Following their usual pattern, the principle businessmen of the town met at the Albion Hotel (photo of hotel here) in November of that year to hold a public meeting on the proposal and open a subscription book to begin raising the capital and to draw up a petition to government for incorporation. We do not know how much money was raised at that first meeting, but it sufficiently impressed the government that it passed the legislation of incorporation early in 1835. It is interesting that the act called for the building of a railroad over the height of land from Rice Lake to Cobourg, but did not specify exactly what sort of vehicles were to be used — whether steam powered or horse drawn. Apparently at this early stage in railway construction it was thought that horse-drawn carts could also be pulled effectively over a railed track.

The first thing the new Cobourg Railway Company did was hire that same Nicol Hugh Baird, along with F.W. Rubidge (not yet of the lock fiasco) to examine the terrain. He seems to have quickly found an excellent route with mild grades, following the main Cobourg Creek up past Baltimore, gradually reaching the height of land just east of the Harwood Road at the 7th line. From there the road would basically follow the present Harwood Road into the town then known as Sully where, presumably, steamboat docks would be built. No one gave any thought to doing more than connecting the railway up with the water traffic.

One curious feature of Baird’s route was the Cobourg terminus. On one early map of the proposal, it is quite clear that the Lake Ontario dock for the railroad was to be at the bottom of D’Arcy Street.

This is most interesting, as George Strange Boulton, [his house here] that indefatigable entrepreneur, registrar of the district, land speculator, politician and member of the Harbour Company, the Inland Waterways Company and the Cobourg Railway Company, owned all of one side of D’Arcy Street, while his nephew D’Arcy Boulton owned most of the other side. With a railway running through it, this would be prime land indeed. It is also curious that some 10 years later, when the town contracted Baird to look into the dredging and repair of the harbour, his report should come back with the recommendation that the area east of the east pier be dredged so as to expand the harbour over to a new wharf or jetty at the bottom of D’Arcy Street. This would have put paid to Cobourg’s beach. In the margin of the copy of this report one can just make out the penciled comment, “No bloody way!”

The government granted 10,000 pounds for the commencement of work. More community meetings were held in local hotels, more money was subscribed and the Cobourg Star became such a booster of the idea that it was confident that every householder in Cobourg would eventually get on board. “… to place any limit,” they said, “on the amount of produce to be realized… seems to us utter presumption and folly.”

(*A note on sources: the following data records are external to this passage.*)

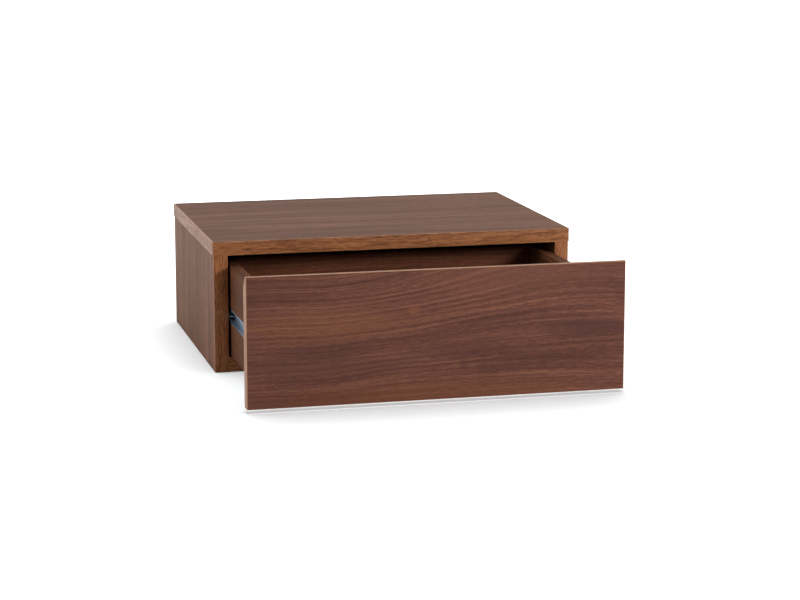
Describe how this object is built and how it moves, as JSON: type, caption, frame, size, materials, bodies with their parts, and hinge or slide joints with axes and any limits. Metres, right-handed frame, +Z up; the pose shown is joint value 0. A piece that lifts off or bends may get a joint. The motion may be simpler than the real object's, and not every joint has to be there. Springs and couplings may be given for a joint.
{
  "type": "floating nightstand",
  "caption": "Wall-hung nightstand in walnut-look board, with a drawer on ball bearing slides. Its overlay front has a bevelled grip and no handle.",
  "frame": {"origin": "centre of the back board's rear face, which lies on the wall", "axes": "+X to the right seen from the front, +Y into the wall, +Z up"},
  "size_m": [0.42, 0.5021, 0.15],
  "materials": {
    "top_board": "walnut-look melamine, satin",
    "side_board": "walnut-look melamine, satin",
    "inner_board": "walnut-look melamine, satin",
    "case_banding": "wood-grain edge banding, satin",
    "end_banding": "pale wood-grain edge banding, satin",
    "front_board": "walnut-look melamine, satin",
    "front_banding": "pale wood-grain edge banding, satin",
    "drawer_board": "plain brown foil, matt",
    "zinc_steel": "zinc plated sheet",
    "cage_steel": "plated sheet with polished balls",
    "screw_steel": "zinc plated",
    "black_plastic": "moulded, matt",
    "beech": "bare beech"
  },
  "bodies": {
    "case": {"top_panel": "top_board", "bottom_panel": "inner_board", "back_panel": "inner_board", "left_side_panel": "side_board", "right_side_panel": "side_board", "top_front_band": "case_banding", "bottom_front_band": "case_banding", "top_left_band": "end_banding", "left_side_front_band": "case_banding", "left_cabinet_rail": "zinc_steel", "left_rail_stop": "black_plastic", "left_rail_screw_1": "screw_steel", "left_rail_screw_2": "screw_steel", "left_top_dowel_1": "beech", "left_top_dowel_2": "beech", "left_bottom_dowel_1": "beech", "left_bottom_dowel_2": "beech", "left_back_dowel_1": "beech", "left_back_dowel_2": "beech", "top_right_band": "end_banding", "right_side_front_band": "case_banding", "right_cabinet_rail": "zinc_steel", "right_rail_stop": "black_plastic", "right_rail_screw_1": "screw_steel", "right_rail_screw_2": "screw_steel", "right_top_dowel_1": "beech", "right_top_dowel_2": "beech", "right_bottom_dowel_1": "beech", "right_bottom_dowel_2": "beech", "right_back_dowel_1": "beech", "right_back_dowel_2": "beech"},
    "drawer": {"drawer_front": "front_board", "drawer_front_top_band": "front_banding", "drawer_front_bottom_band": "front_banding", "drawer_front_left_band": "front_banding", "drawer_front_right_band": "front_banding", "drawer_front_grip_band": "front_banding", "drawer_left_side": "drawer_board", "drawer_right_side": "drawer_board", "drawer_back": "drawer_board", "drawer_bottom": "drawer_board", "drawer_bottom_screw_1": "screw_steel", "drawer_bottom_screw_2": "screw_steel", "left_drawer_channel": "zinc_steel", "left_channel_screw_1": "screw_steel", "left_channel_screw_2": "screw_steel", "left_drawer_front_dowel_1": "beech", "left_drawer_front_dowel_2": "beech", "left_drawer_back_dowel_1": "beech", "left_drawer_back_dowel_2": "beech", "right_drawer_channel": "zinc_steel", "right_channel_screw_1": "screw_steel", "right_channel_screw_2": "screw_steel", "right_drawer_front_dowel_1": "beech", "right_drawer_front_dowel_2": "beech", "right_drawer_back_dowel_1": "beech", "right_drawer_back_dowel_2": "beech"},
    "left_ball_cage": {"left_ball_cage": "cage_steel"},
    "right_ball_cage": {"right_ball_cage": "cage_steel"}
  },
  "joints": [
    {"name": "drawer_slide", "type": "slide", "parent": "case", "child": "drawer", "axis": [0, -1, 0], "range_m": [-0.184, 0.0018]},
    {"name": "left_cage_roll", "type": "slide", "parent": "case", "child": "left_ball_cage", "axis": [0, -1, 0], "range_m": [-0.092, 0.0009]},
    {"name": "right_cage_roll", "type": "slide", "parent": "case", "child": "right_ball_cage", "axis": [0, -1, 0], "range_m": [-0.092, 0.0009]}
  ],
  "couplings": [
    {"joint": "left_cage_roll", "follows": "drawer_slide", "ratio": 0.5},
    {"joint": "right_cage_roll", "follows": "drawer_slide", "ratio": 0.5}
  ]
}
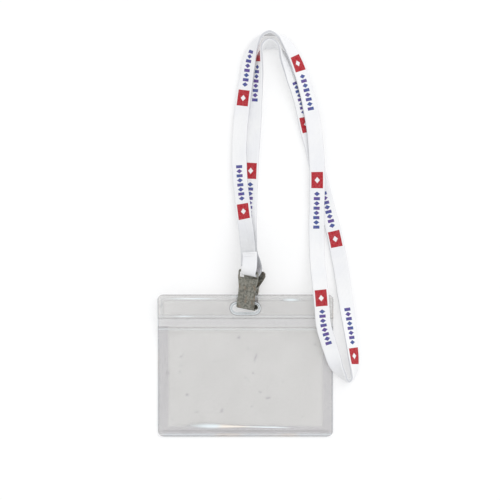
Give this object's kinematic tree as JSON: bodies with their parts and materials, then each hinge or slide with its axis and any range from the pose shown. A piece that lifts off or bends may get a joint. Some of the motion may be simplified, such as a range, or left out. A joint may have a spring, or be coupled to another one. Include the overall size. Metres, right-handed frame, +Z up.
{
  "type": "lanyard badge holder",
  "caption": "Clear landscape badge holder hung from a steel spring clip on a printed fabric neck lanyard, laid flat.",
  "frame": {"origin": "on the surface the part lies on, under the middle of the holder's width, on the flat underside of the back sheet", "axes": "+Z up from the surface, +Y from the holder to the far end of the lanyard, +X along the holder's long side"},
  "size_m": [0.1288, 0.2588, 0.0201],
  "materials": {
    "clear_vinyl": "clear soft vinyl, glossy, slightly grey",
    "nickel_steel": "worn nickel plating, satin with dull mottling",
    "spring_wire": "bright spring wire",
    "strap_fabric": "white tubular knitted polyester with a printed repeat",
    "thread": "white sewing thread"
  },
  "bodies": {
    "lanyard": {"lanyard_strap": "strap_fabric", "seam_stitching": "thread"},
    "clip": {"clip_base_plate": "nickel_steel", "pivot_pin": "nickel_steel", "torsion_spring": "spring_wire"},
    "lever": {"clip_lever": "nickel_steel"},
    "holder": {"back_sheet": "clear_vinyl", "header_strip": "clear_vinyl", "front_sheet": "clear_vinyl"}
  },
  "joints": [
    {"name": "clip_swing", "type": "hinge", "parent": "lanyard", "child": "clip", "pos_m": [0.00207, 0.05367, 0.01539], "axis": [-0.9256, 0.177, -0.3346], "range_deg": [0, 80], "deforming": ["lanyard_strap"]},
    {"name": "jaw_open", "type": "hinge", "parent": "clip", "child": "lever", "pos_m": [0.0025, 0.0423, 0.0082], "axis": [0.9256, -0.177, 0.3346], "range_deg": [0, 12], "stiffness_Nm_per_rad": 0.02, "springref_deg": -17.19, "deforming": ["torsion_spring"]},
    {"name": "holder_swivel", "type": "hinge", "parent": "clip", "child": "holder", "pos_m": [0.00115, 0.0304, 0.0058], "axis": [0, -0.225, 0.9744], "range_deg": [-3, 3]}
  ]
}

We do not know how much actual work was done on the road at this stage. Events outside the country took a devastating toll on all such schemes. During 1836 the President of the United States began his attack on the central reserve bank, which he hated as representing the old, monied, eastern establishment and which he saw as counter to the new spirit of democracy which his re-election stood for. The effect was dramatic. The almost completely unregulated U.S. banking system had worried investors for some time. Fortunes were made and lost in land speculation using paper currency at heavy discounts to buy grossly overvalued properties in the expanding west. The banks began to collapse as investors scrambled to try to retrieve their money. The repercussions were felt in Canada and Britain and soon the tiny Canadian banks were forced to close their doors to prevent a run on gold.

The Cobourg Railway Co. met several times to postpone the end by granting extensions on payment of the 10 per cent down payments on the sums pledged in the public meetings.

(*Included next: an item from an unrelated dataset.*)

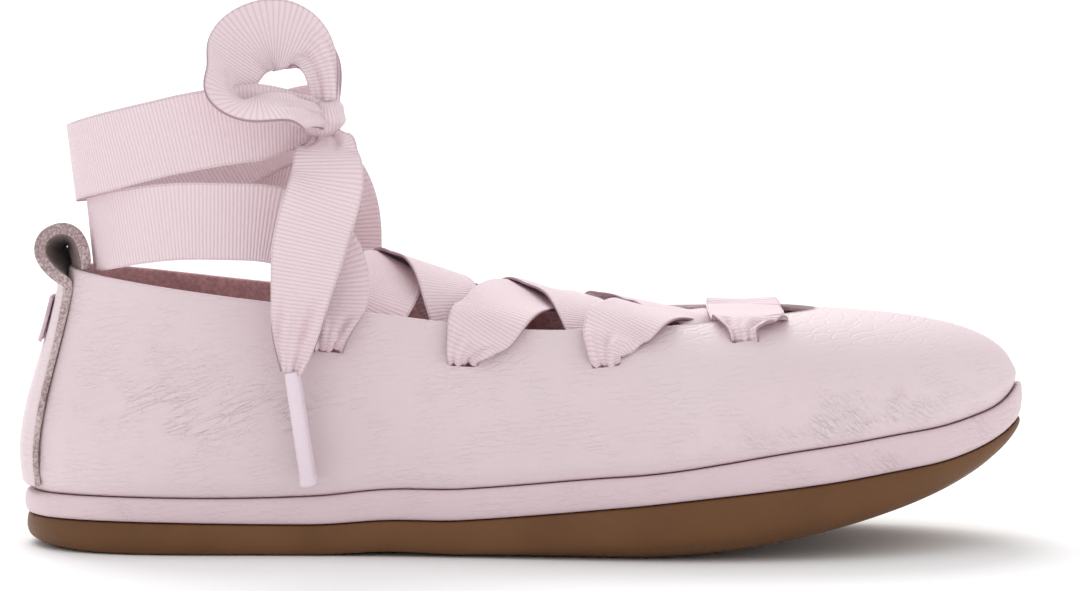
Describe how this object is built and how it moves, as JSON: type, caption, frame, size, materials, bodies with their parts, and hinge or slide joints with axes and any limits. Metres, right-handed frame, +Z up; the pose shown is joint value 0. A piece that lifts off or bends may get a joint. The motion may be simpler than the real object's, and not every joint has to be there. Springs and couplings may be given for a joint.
{
  "type": "lace-up ballet flat",
  "caption": "Soft leather ballet flat on a low wrapped platform, laced over the instep with wide ribbon through slits and tied round the ankle.",
  "frame": {"origin": "on the floor, under the middle of the box round the shoe without its bow, ribbon ends and aglets", "axes": "+X towards the toe, -Y towards the outer (lateral) side of this right shoe, +Z up"},
  "size_m": [0.2522, 0.0876, 0.1367],
  "materials": {
    "gum_rubber": "brown gum rubber, satin",
    "rand_leather": "pale pink wrapped leather, satin",
    "insole_suede": "soft suede",
    "upper_leather": "pale pink soft leather, satin",
    "strip_leather": "pale pink leather with a raw edge",
    "patch_weave": "blank woven patch",
    "ribbon_grosgrain": "pale pink ribbed grosgrain",
    "aglet_film": "clear film over ribbon"
  },
  "bodies": {
    "root": {"outsole": "gum_rubber", "midsole_rand": "rand_leather", "insole": "insole_suede", "upper": "upper_leather", "heel_strip": "strip_leather", "heel_patch": "patch_weave", "ankle_ribbon_outer": "ribbon_grosgrain", "ankle_ribbon_inner": "ribbon_grosgrain", "lace_rear": "ribbon_grosgrain", "lace_middle": "ribbon_grosgrain", "lace_front": "ribbon_grosgrain", "bow_knot": "ribbon_grosgrain", "bow_loop_near": "ribbon_grosgrain", "bow_loop_far": "ribbon_grosgrain", "ribbon_tail_near": "ribbon_grosgrain", "ribbon_tail_behind": "ribbon_grosgrain", "aglet_near": "aglet_film", "aglet_behind": "aglet_film"}
  },
  "joints": []
}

Into 1837 the depression deepened as investors pulled out of large projects. Political events in Upper Canada combined with the economic uncertainty to delay public works. By the time the rebellion broke out in Lower and then Upper Canada in the late fall of 1837, all hope of commencing the railway dried up. Work on repairing the new, faulty Bobcaygeon lock ceased.

It was to be 15 years before the railway project was revived. The legislation authorizing incorporation specified that work must be started and completed within set times. These now passed with the company still granting extensions to those who had pledged their 10 per cent down payments on the stock.

No one knows what happened to that 10,000 pounds.